By the time we had put the kettle on and made ourselves our first cup of coffee – we both drink it black, which was another happy coincidence – we had basically determined that we had few options open to us, realistically. These were:
i) To find a broker to help us develop relationships with big games publishers like Hasbro or Fantasy Flight, who would buy our brilliant ideas and make us millionaires
ii) To contact the publishers ourselves, mailing out copies of the games we deemed worthy and hassling those publishers relentlessly until we heard back
Neither was a particularly good idea, but we didn’t know that then. We would just give it a try and see what happened. After all, where was the risk?
We started the day playing Sons of the Pharaoh, which went well. It worked perfectly as a dueling game, and I had tested it at home with my group of gaming friends, including my now wife, to ensure that it was balanced, fun and quick to pick up for 2-7 players. We quickly decided that an added layer of strategy I had included, involving shipping lanes along the Nile and military invasions, could be stripped away and might possibly work better in an expansion.
Then Nick brought out a series of zip-lock plastic bags, many of which were quite literally covered in dust.
“Pick one,” he said, grinning.
I looked them over. There we board games, card games, children’s games – a huge variety of prototypes in various states of completion.
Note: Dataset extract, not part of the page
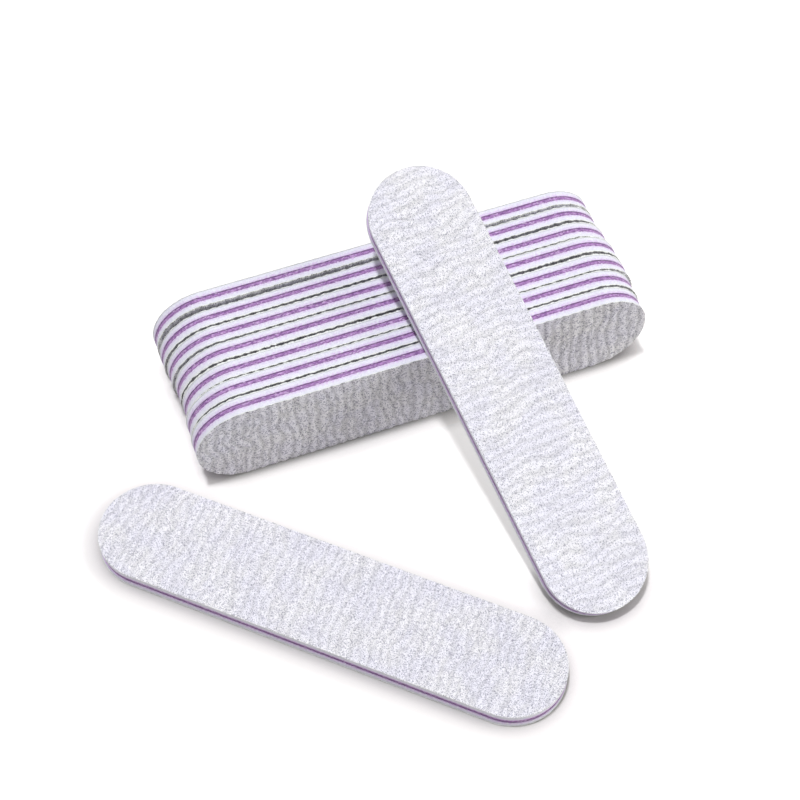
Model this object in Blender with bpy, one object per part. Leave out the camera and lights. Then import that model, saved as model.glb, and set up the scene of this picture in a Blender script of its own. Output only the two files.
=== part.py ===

We tried several. In one, we played as bank robbers fleeing the police in high speed car and foot chases through city streets. Another which simulated a corridor shooter but took place entirely on cards. We also played Blast Off! – a children’s game for which Nick had secured a deal with a broker in the United States, and the prototype which included custom-built LED light boards and a functional launch-pad which sent a flying saucer soaring off into the room when a player won.
All were good. But then we played Lords of War.
“So, this is a really cool one,” said Nick. “I made it back when I was war-gaming in a serious way, as a kind of warm-up game. The idea was to put a war game onto cards. So, who do you want to play as, Celts or Romans?”
As it was back then, Lords of War was a little blunt. Each card represented a whole group of units and almost all of them attacked directly in front. The differentiation between the Celts and Romans was paper thin too but, as Nick says, that’s often the way with miniature games.
After our first few matches I sat back and talked Nick through about a hundred ideas of how Lords of War could be improved. There was untapped potential I saw in it to make something really special.
“Imagine,” I said, “that this game could be about classic enemies across time, fiction, fantasy, anything – all battling one another. You could have Orcs versus Dwarves, you could have Wellington versus Napoleon, Autobots versus Decepticons. Hell, you could even have Dogs versus Cats and create a more child friendly version…”
Nick looked at me quizzically, clearly unsure.
“Not only that,” I said, “but imagine that all of these ‘armies’ could battle one another – Moon Nazis versus Napoleon. Or mixed together to create your perfect deck. You could have Dora the Explorer leading a Zombie army, half of which was also Kittens. Or you could have Julius Caesar leading an army of Killer Ants, with a Porsche 911 in there, back up with some Mechs from Evangelion!”
I had lost Nick by this point.
“Just leave it with me,” I said. “Let me take it away and muck around with it. But what we really need to do is find some people who want their characters on our cards.”
“Our cards?” said Nick. We had jumped, in a couple of hours, from never having shaken hands to me co-opting Nick’s game and calling it ‘ours’.
“You’ll see,” I said. “We’ve got something here. It’s going to be collectible, but like Top Trumps, with loads of decks, but not a CCG. And it’s going to be strategic – almost purely so. Much more than Magic or Yu Gi Oh or anything like that…”
I was off then, and I knew Nick couldn’t see it. Not yet.
I had to build it for him.
“When are you next free?” I asked.
Nick checked his calendar. He was free in a week’s time.
“Right,” I said, “I’m going to build you a new version, and then I’ll be back. That sound okay?”
He didn’t really have a choice at that point. I saw my future in those cards, and whether he liked it or not I was going to be taking him with me.